On the other hand, a more pessimistic trajectory cannot be ruled out. If nationalist fervor and zero-sum thinking continue to dominate, the region could remain a hotbed of tension. The contest over energy resources might escalate into open confrontation, whether at sea or through proxy conflicts. A failure to compromise on EEZ disagreements – for instance, if Turkey persists in its maximalist claims or if other parties refuse to consider creative solutions – would likely perpetuate naval standoffs and military buildups. Such a climate of hostility could scare away investment in gas projects and delay or derail the full economic potential of the discoveries, leaving all parties worse off. External factors will also influence the region’s future. The global shift toward renewable energy and reduced fossil fuel reliance over the next few decades could either alleviate the intensity of the “energy war” – by diminishing the value of gas reserves – or conversely prompt a last-minute scramble to extract and monetize resources before they lose value. Similarly, great-power involvement (by the US, EU, China, or Russia) will shape whether the Eastern Mediterranean sees more cooperative security arrangements or becomes further fragmented by competing patronage and influence.

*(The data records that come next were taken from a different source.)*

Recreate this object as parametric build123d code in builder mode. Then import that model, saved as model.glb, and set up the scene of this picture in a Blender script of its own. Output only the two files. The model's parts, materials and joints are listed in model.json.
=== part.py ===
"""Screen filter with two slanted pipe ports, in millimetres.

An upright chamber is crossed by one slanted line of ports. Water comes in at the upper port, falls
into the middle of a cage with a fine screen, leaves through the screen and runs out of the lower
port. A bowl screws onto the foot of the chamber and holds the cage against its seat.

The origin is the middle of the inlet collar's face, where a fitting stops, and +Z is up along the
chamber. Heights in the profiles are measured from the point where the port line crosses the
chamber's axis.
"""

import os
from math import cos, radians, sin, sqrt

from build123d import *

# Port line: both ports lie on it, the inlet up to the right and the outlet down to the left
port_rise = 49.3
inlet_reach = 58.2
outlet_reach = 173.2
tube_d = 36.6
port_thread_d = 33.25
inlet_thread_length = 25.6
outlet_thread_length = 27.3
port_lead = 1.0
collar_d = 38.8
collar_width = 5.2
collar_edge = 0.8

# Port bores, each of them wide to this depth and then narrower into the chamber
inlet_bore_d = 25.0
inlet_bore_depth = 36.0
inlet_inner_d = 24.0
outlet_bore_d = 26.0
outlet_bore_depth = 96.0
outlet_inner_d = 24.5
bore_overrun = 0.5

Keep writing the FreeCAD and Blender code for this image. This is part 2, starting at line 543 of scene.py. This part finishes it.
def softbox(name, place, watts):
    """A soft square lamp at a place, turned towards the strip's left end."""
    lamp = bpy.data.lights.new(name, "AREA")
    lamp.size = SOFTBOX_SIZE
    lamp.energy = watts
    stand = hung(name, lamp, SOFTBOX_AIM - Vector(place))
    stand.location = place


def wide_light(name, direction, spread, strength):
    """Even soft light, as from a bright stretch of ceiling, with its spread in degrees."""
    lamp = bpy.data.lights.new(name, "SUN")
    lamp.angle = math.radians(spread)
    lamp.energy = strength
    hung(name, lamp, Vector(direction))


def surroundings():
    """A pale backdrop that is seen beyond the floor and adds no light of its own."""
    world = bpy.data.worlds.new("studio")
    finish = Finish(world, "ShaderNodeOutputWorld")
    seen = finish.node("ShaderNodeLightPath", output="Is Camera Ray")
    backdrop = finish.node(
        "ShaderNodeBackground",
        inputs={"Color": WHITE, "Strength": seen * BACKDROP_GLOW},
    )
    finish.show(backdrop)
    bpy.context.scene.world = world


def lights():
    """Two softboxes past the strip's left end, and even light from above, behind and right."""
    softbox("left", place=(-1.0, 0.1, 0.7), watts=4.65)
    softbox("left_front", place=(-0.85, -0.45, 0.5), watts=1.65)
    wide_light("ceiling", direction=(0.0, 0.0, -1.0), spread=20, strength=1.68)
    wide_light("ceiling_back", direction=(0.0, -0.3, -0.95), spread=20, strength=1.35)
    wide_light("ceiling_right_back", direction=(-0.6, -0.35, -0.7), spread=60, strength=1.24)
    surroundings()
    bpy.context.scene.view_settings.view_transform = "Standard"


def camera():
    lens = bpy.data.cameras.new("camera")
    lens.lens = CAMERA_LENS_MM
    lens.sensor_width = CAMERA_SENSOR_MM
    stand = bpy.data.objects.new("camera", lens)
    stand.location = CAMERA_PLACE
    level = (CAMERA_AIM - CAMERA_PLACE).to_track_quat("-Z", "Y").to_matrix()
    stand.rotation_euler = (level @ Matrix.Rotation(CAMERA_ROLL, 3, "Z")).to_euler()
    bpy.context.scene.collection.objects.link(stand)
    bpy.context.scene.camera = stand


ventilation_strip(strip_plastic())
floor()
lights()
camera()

Ultimately, the Eastern Mediterranean’s fate hinges on whether the countries surrounding it can build a framework of mutual respect and shared benefit. If they succeed, the region could transform into a pillar of stability and prosperity, leveraging its strategic position and natural wealth for the good of all its peoples. If they fail, the Eastern Mediterranean will remain a cautionary tale of how rich resources and strategic geography can just as easily fuel division as they can foster unity. The coming years – and the choices made by regional leaders – will determine which of these futures materializes.